Because
$$1+1+1+1+1+...=\sum_{n=0}^{\infty} 1$$
doesn't converge. This sum is not a finite number. So if there is any hope of an infinite series converging, the terms MUST go to zero. It is not true the other way. Terms going to zero is not enough for convergence with the divergent harmonic series being the classic example.
Addendum:
BDillan, you seem confused about two different things.
1.First you seem confused about logic and what the contrapositive statement is for a given statement. If the original statement is $p \Rightarrow q$ then the contrapositive is $\sim q \Rightarrow \sim p$. Your statement 1 is
If $\sum a_k$ converges, then $\displaystyle\lim_{k\to\infty}a_k = 0$.
You statement 2 is
If $\sum a_k$ diverges, then $\displaystyle\lim_{k\to\infty} a_k \neq 0$.
You statement 1 is true.

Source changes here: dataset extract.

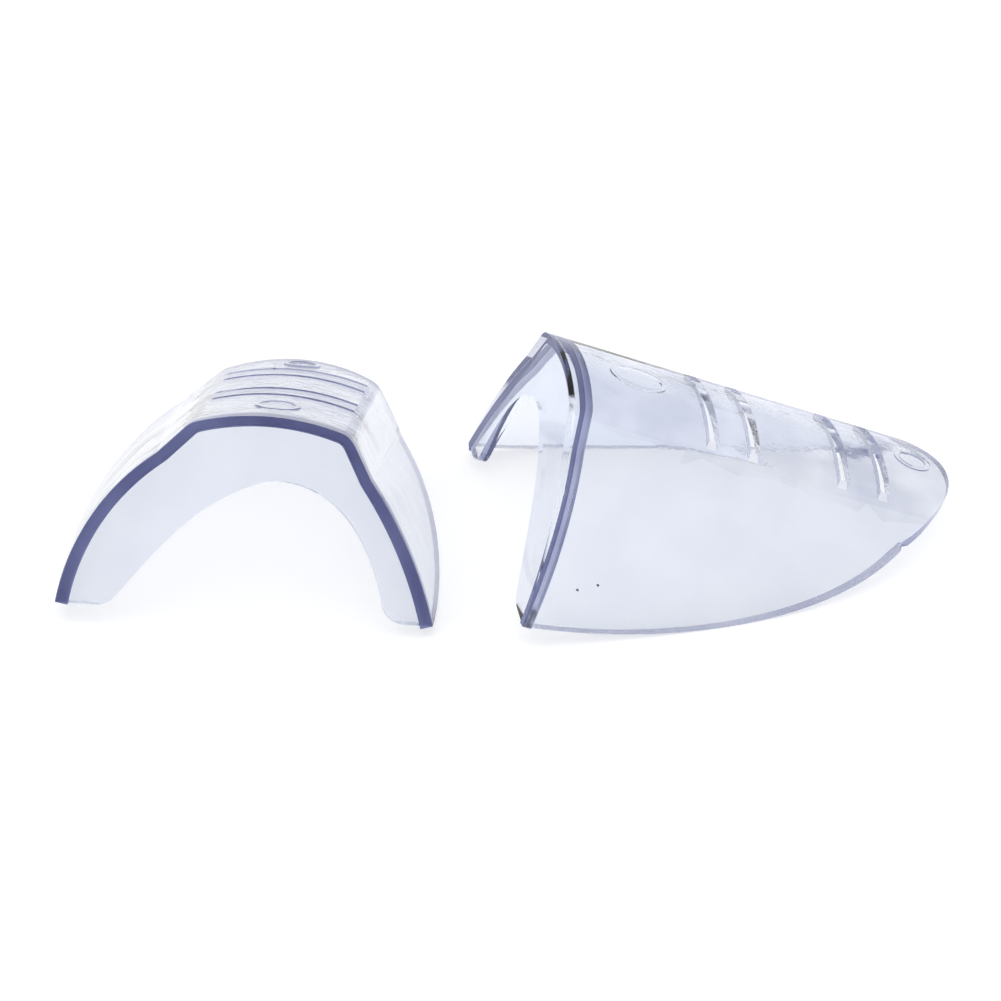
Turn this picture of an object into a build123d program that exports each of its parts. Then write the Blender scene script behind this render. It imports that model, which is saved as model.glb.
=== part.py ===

Your statement 2 is not the contrapositive of statement 1 therefore statement 1 and statement 2 are not equivalent. Statement 2 is the inverse of statement 1 ($\sim p \Rightarrow \sim q$). The correct contrapositive is
If $\displaystyle\lim_{k\to\infty} a_k \neq 0$ then $\sum a_k$ diverges.
2.Since the truth of a statement has nothing to do with the truth of its inverse, in this case your statement 2 is false. You seem to confusing the terms of the sequence
$$\{a_n\}_{n=1}^{\infty}=\{a_1,a_2,a_3,...\}$$
and the sequence of partial sums
$$S_1 = a_1$$$$S_2 = a_1+a_2$$$$S_3 = a_1+a_2+a_3...$$$$S_n = \sum_{i=1}^{n} a_i...$$
An infinite sum converges if an only if the limit of partial sums exists and is finite because
$$\sum_{i=1}^{\infty} a_i = \displaystyle\lim_{n\rightarrow\infty}S_n.$$
So once again, if the sum is convergent, then the terms must be going to zero (original statement). If the terms don't go to zero then sum is not convergent (the contrapositive). If the terms do go to zero then we have no idea what happens (the inverse) and we need further investigation.
- The series can converge $\sum \frac{1}{n^2}.$
- It can diverge to positive infinity $\sum \frac{1}{n}.$
- It can diverge to negative infinity $\sum \frac{-1}{n}.$